In fact we do all those things too, some more than others. Reading is always a huge part of our lives. As for talking, we do that more freely when A Certain Person is not around to listen. Not to mention the amount of time we spend writing, on or offline. But – with winter coming, other calls on the budget, and not being teenagers any more – 'going out', once a big deal, holds less attraction for us now. We'd just as soon be able to finish a wonderful evening of ballet with a cup of cocoa, and get straight into a warm bed!


  1. That's what I call "quality time". Time with one's partner enjoying something together which could be on the TV or on a DVD or video. We don't need to be surrounded by other people and noise to enjoy the "show". The money can then be saved up to spend on visitors when they come to stay with us.

    And ... isn't it nice just to be able to turn off the lights and go straight to bed without having to travel anywhere by car or train afterwards!

    Keep up the good "enjoyment".


  2. Thanks, Sue. And thanks for reading! It's nice to know you're looking in from time to time. :)
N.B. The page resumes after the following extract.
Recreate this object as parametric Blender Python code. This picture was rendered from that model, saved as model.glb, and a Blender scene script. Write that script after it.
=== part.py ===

  3. That isn't just an age thing - that would suit me just fine too!

    We don't have a TV in the conventional sense - we have a TV set physically, but we don't plug it into the aeriel. We instead get television series that we want to see from the library and watch them obsessively. We really enjoy our TV reward at the end of the evening, and the beauty is, we can never slip into the watching something for the sake of it pattern - we only watch things we really want to.

    My mum and I are going to see a Chinese acrobatic version of Swan Lake in August - I can't wait! It looks amazing!
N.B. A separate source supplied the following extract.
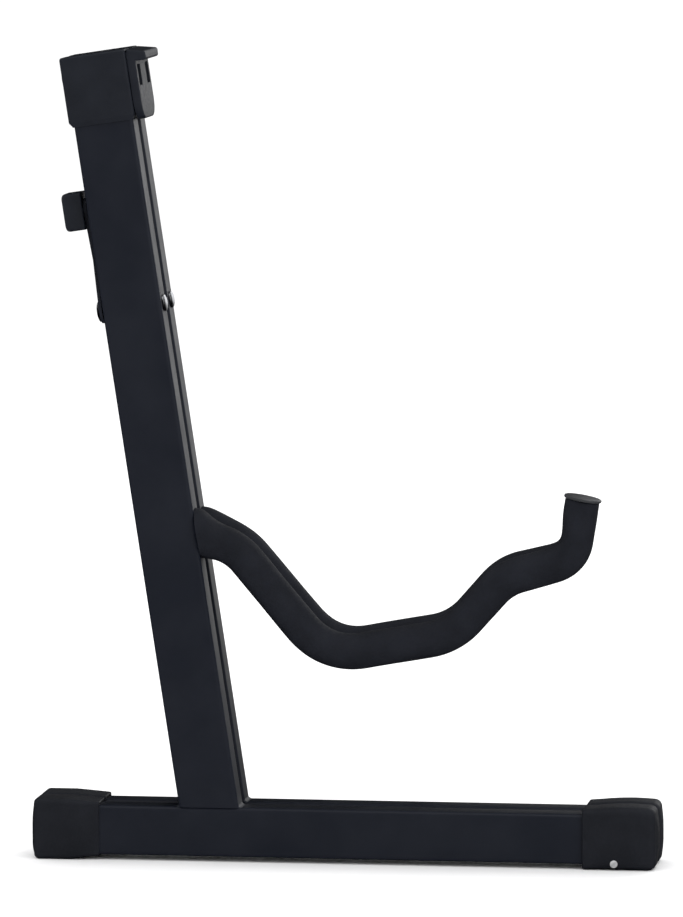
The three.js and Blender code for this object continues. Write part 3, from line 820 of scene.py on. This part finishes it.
def build_half(name, side):
    body = f"{name}_half"

    def put(shape, part, matrix, slot, material, nodes=True, sharp=32):
        node = f"{name}_{part}"
        return place(shape, f"{node}_skin", matrix, body, [node] if nodes else [], material, sharp)

    put(upright(side), "upright", LEANING, "black_paint", PAINT)
    put(foot_bar(side), "foot_bar", METRES, "black_paint", PAINT)
    for end, label in ((-1, "rear"), (1, "front")):
        put(foot_cap(side, end), f"foot_cap_{label}", METRES, "foot_rubber", RUBBER, sharp=40)
        put(weld(side, end), f"weld_{label}", METRES, "black_paint", PAINT, nodes=False, sharp=50)
    # the screw head's pale zinc is partly its own colour and partly a painted glint
    put(foot_screw(side), "foot_screw", METRES, "zinc_steel", GLINT_PAINTED_ZINC, nodes=False)
    put(top_cap(side), "top_cap", LEANING, "moulded_plastic", PLASTIC)
    sleeve = put(arm_sleeve(side), "arm_sleeve", METRES, "foam_sleeve", FOAM, sharp=60)
    put(arm_plug(side), "arm_plug", METRES, "plug_plastic", PLUG_PLASTIC)
    put(stay_rivet(side, name), "stay_rivet", LEANING, "zinc_steel", ZINC)
    tube = frame["nodes"][f"{name}_arm_tube"]
    tube.data.materials.clear()
    tube.data.materials.append(PAINT)
    link, link_node = stay_link(side, name), f"{name}_stay_link"
    place(link, f"{link_node}_skin", LEANING, f"{name}_stay", [link_node], PAINT)


def build_shared():
    def put(shape, node, body, slot, material):
        place(shape, f"{node}_skin", LEANING, body, [node], material)

    head_face, blind_end = TOP_CAP["rear"] - PIN["head_gap"], COVER["front"] - PIN["blind_end"]
    pin = headed(PIN["radius"], blind_end, head_face, 0, PIN["head"], PIN["head_depth"], 0, HINGE_HEIGHT)
    put(pin, "hinge_pin", "hinge_head", "zinc_steel", ZINC)
    faces = (TOP_CAP["rear"] - WASHER["rear"], TOP_CAP["rear"] - WASHER["front"])
    hinge_washer = washer(WASHER["radius"], PIN["bore"], *faces, 0, HINGE_HEIGHT)
    put(hinge_washer, "hinge_washer", "hinge_head", "zinc_steel", ZINC)
    put(hinge_cover(), "hinge_cover", "hinge_head", "moulded_plastic", PLASTIC)
    faces = (LINK_BACK["left"], -UPRIGHT["depth"] / 2 - SEAT)
    spacer = washer(SPACER_RADIUS, LINK["bore"], *faces, HALF_SPACING, RIVET_HEIGHT)
    put(spacer, "right_stay_spacer", "right_half", "zinc_steel", ZINC)
    back, front = LINK_BACK["right"] - RIVET["in_grip"], LINK_BACK["right"] + LINK["thickness"]
    rivet = headed(RIVET["radius"], front, back, 0, 0, 0, 0, KNUCKLE_HEIGHT)
    put(rivet, "stay_knuckle_rivet", "right_stay", "zinc_steel", ZINC)
    put(stay_grip(), "stay_grip", "right_stay", "moulded_plastic", PLASTIC)


# ---------------------------------------------------------------- camera, floor and light
def aim(thing, target, roll=0.0):
    direction = (target - thing.location).normalized()
    twist = Matrix.Rotation(roll, 4, "Z").to_quaternion()
    thing.rotation_mode = "QUATERNION"
    thing.rotation_quaternion = direction.to_track_quat("-Z", "Y") @ twist


def round_the_stand(azimuth, elevation, distance, target):
    """A place at an azimuth and elevation from the target; azimuth 0 looks along +y."""
    a, e = math.radians(azimuth), math.radians(elevation)
    return target + distance * Vector((math.sin(a) * math.cos(e), -math.cos(a) * math.cos(e), math.sin(e)))


def build_camera():
    """A distant, long-lens view, from a little above and a little in front of the left side."""
    distance, azimuth, elevation, roll = 3.5, 8.7, 6.3, -0.28
    target = Vector((0.0006, -0.017, 0.2036))
    camera = bpy.data.objects.new("camera", bpy.data.cameras.new("camera"))
    bpy.context.scene.collection.objects.link(camera)
    camera.data.lens, camera.data.sensor_width = 277.6, 36
    camera.location = round_the_stand(azimuth, elevation, distance, target)
    aim(camera, target, math.radians(roll))
    bpy.context.scene.camera = camera


def softbox(name, azimuth, elevation, distance, size, radiance):
    """A soft rectangular light, set by the radiance of its face and unseen itself."""
    target = Vector((0, 0, (cad_high.z - cad_low.z) / 2))
    lamp = bpy.data.objects.new(name, bpy.data.lights.new(name, "AREA"))
    bpy.context.scene.collection.objects.link(lamp)
    lamp.data.shape, lamp.data.size, lamp.data.size_y = "RECTANGLE", *size
    lamp.data.energy = radiance * math.pi * size[0] * size[1]
    lamp.location = round_the_stand(azimuth, elevation, distance, target)
    lamp.visible_camera = False
    aim(lamp, target)


def build_studio():
    """An even white room that dark, glossy faces do not mirror, with softboxes for them to catch."""
    floor = bmesh.new()
    bmesh.ops.create_grid(floor, x_segments=2, y_segments=2, size=40)
    ground = object_of(floor, "floor")
    pale, tree, surface = shader("pale_floor", (0.93, 0.93, 0.935), 0.9, Specular_IOR_Level=0.1)
    speckle = place_texture(tree, "ShaderNodeTexNoise", 3, Detail=2.0)
    tint = spread(tree, speckle.outputs["Fac"], (0.92, 0.92, 0.925), (0.95, 0.95, 0.955))
    tree.links.new(tint, surface.inputs["Base Color"])
    ground.data.materials.append(pale)
    ground.visible_glossy = False
    world = bpy.data.worlds.new("studio")
    bpy.context.scene.world = world
    world.use_nodes = True
    backdrop = world.node_tree.nodes["Background"]
    backdrop.inputs["Color"].default_value = (1.0, 1.0, 1.0, 1)
    backdrop.inputs["Strength"].default_value = 1.2
    world.cycles_visibility.glossy = False
    softbox("back", 155, 20, 2.4, (1.5, 1.9), 1.75)
    softbox("low_back", 168, -6.2, 1.0, (0.6, 0.19), 0.42)
    softbox("top", 20, 78, 2.0, (1.6, 1.2), 1.2)
    softbox("front", 62, 22, 2.4, (1.2, 1.6), 0.9)
    softbox("rear", 250, 30, 2.6, (1.2, 1.6), 0.8)
    bpy.context.scene.view_settings.view_transform = "Standard"


build_camera()
for half_name, half_side in SIDES.items():
    build_half(half_name, half_side)
build_shared()
build_studio()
  4. Oh, I think you directed readers to a video of that Swan Lake, didn't you? Somebody did, and yes it did look amazing. Half yer luck!

    We're a bit obsessive, too, about our favourite series. Which leads people to imagine we spend far more time in front of the telly than we actually do! Often enough, it never gets turned on at all – but we hate to miss something we've been following. Our libraries are not so well-stocked as yours.

    In case I sound incredibly highbrow in my post, let me add that lately one of the commercial channels has screened all the old Indiana Jones movies (as a prelude to a new one coming up in cinemas) and we've had a ball watching those fun and games all over again.

  5. It was me, yes, having followed the link from someone else.

    When I tell people I don't have a TV, they assume I must watch very little. Actually, the obsessiveness leads to spending quite a lot of time with the TV - but only with things we like!

    Dave works in a library so we have a definite advantage!

  6. We also only watch things we're really, really interested in. I can't understand people who have the TV going all the time as a kind of background noise.

    I tend not to even think of daytime TV, even when I'm home and even when there's something I've marked as interesting. I miss heaps of good stuff that way, but my daytimes get occupied with other things.

    All of my (three so far!) husbands have liked to listen to radio, and often I've been grateful to have heard good things that way – but, left to myself, I never think of that at any time; it might just as well not exist.

  7. I'm similar with the radio. I don't often listen to it, mostly because I really have trouble focusing - I tend to drift of and think my own thoughts and then miss half of the programme! I also can't just sit and listen to the radio - I have to be doing something else (or be stuck in bed ill), and that in itself can be distracting. Dave listens to the radio a lot, and like you, I have heard interesting things through him, but I rarely chose it for myself.

  8. Oh gosh, no wonder we've clicked - we do have a few things in common. I can't just sit and listen either, but have to be doing something else too. LOL.

  9. It is amazing how you can meet people you have a lot in common with without actually meeting them!

    Also, I meant to write 'choose', not 'chose'. Damn spell checks for not recognising context!